7. Polylobed and interlaced arches work like architectural echo chambers. Each curve repeats and reframes the one before it, creating the illusion of depth and abundance without actually opening any space. Everything folds inward, multiplies, and loops back on itself—less a doorway than a controlled hallucination of space.

 

8. Modern descriptions often label taifa palaces “exotic,” meaning “pretty, but not to be taken seriously.” They weren’t. They were working environments—designed to manage access, hierarchy, and perception with absolute precision. Beauty wasn’t a vibe. It was infrastructure.

 

9. Mudéjar architecture is often described as a harmonious blending of Muslim and Christian traditions, as if it emerged from a shared kumbaya moment. It didn’t. It grew out of continuity—of labor, technique, and institutional memory—under unequal conditions.
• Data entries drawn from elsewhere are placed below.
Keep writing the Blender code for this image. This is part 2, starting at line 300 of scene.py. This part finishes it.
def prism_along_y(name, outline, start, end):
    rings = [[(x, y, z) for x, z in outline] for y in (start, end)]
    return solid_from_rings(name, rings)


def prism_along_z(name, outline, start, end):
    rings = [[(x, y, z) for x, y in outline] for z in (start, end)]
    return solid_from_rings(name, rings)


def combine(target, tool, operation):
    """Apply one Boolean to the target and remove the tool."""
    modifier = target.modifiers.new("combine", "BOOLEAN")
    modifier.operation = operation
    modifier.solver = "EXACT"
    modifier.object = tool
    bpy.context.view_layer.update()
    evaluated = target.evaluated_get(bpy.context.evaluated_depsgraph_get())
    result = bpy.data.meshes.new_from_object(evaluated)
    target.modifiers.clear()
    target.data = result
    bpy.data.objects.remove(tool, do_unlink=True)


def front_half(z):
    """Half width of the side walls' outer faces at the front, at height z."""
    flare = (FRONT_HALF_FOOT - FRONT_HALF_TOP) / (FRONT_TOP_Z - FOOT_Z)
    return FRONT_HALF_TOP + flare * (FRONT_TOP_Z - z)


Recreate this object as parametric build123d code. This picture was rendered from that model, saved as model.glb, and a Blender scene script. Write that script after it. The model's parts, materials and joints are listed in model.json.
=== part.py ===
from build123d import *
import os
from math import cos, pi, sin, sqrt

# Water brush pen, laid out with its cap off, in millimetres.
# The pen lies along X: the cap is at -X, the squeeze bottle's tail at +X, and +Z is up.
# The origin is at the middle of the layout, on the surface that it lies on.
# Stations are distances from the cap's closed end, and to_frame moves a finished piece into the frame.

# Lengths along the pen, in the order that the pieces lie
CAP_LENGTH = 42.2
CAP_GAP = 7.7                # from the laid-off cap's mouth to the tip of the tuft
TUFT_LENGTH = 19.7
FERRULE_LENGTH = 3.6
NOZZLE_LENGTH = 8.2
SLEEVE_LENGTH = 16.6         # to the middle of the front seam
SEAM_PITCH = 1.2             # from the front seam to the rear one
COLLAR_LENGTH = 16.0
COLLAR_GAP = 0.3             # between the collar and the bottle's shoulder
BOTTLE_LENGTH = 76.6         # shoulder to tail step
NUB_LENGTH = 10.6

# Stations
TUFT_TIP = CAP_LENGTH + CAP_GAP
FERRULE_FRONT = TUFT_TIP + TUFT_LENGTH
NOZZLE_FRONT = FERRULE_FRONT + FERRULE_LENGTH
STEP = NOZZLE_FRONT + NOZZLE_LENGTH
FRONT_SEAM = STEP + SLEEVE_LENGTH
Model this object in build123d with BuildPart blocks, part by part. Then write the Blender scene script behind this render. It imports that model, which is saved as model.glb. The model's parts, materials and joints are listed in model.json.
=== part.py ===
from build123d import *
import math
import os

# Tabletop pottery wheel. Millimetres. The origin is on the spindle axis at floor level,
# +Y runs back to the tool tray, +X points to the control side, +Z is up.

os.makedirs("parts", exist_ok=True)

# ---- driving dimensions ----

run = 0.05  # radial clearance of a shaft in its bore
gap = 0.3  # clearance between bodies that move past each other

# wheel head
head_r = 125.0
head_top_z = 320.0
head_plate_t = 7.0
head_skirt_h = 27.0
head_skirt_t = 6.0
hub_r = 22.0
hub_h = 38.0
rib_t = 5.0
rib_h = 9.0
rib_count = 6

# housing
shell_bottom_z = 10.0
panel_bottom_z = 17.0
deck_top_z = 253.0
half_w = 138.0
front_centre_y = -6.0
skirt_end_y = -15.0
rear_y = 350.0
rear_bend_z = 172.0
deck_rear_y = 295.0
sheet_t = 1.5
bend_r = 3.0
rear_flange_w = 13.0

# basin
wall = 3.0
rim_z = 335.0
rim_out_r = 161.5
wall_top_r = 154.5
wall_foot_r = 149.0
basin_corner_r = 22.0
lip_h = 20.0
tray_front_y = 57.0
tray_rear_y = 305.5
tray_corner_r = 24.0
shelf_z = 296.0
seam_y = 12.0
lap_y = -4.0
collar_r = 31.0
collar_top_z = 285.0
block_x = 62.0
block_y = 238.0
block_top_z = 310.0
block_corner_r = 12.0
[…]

Meaning that Muslim artisans kept building because they were there, highly skilled, and couldn’t really go anywhere. Not servitude, exactly, but certainly not freedom, either.

 

10. While Ferdinand and Isabel were commissioning ceilings in Zaragoza, they were also finishing off the Nasrid Emirate of Granada (the last Muslim-ruled state on the Iberian Peninsula), expelling Jews, and asserting ownership over entire continents they would never see. A deliberately cultivated brew of macro violence outside and micro control inside.

 

11. Madrid. We’re talking about Madrid.

 

12. It’s tempting to turn the graffiti into a love story. It’s harder to accept that confinement often produces nothing more meaningful than marks on a wall and time to kill. Romance is easier. History is not obligated to be kind.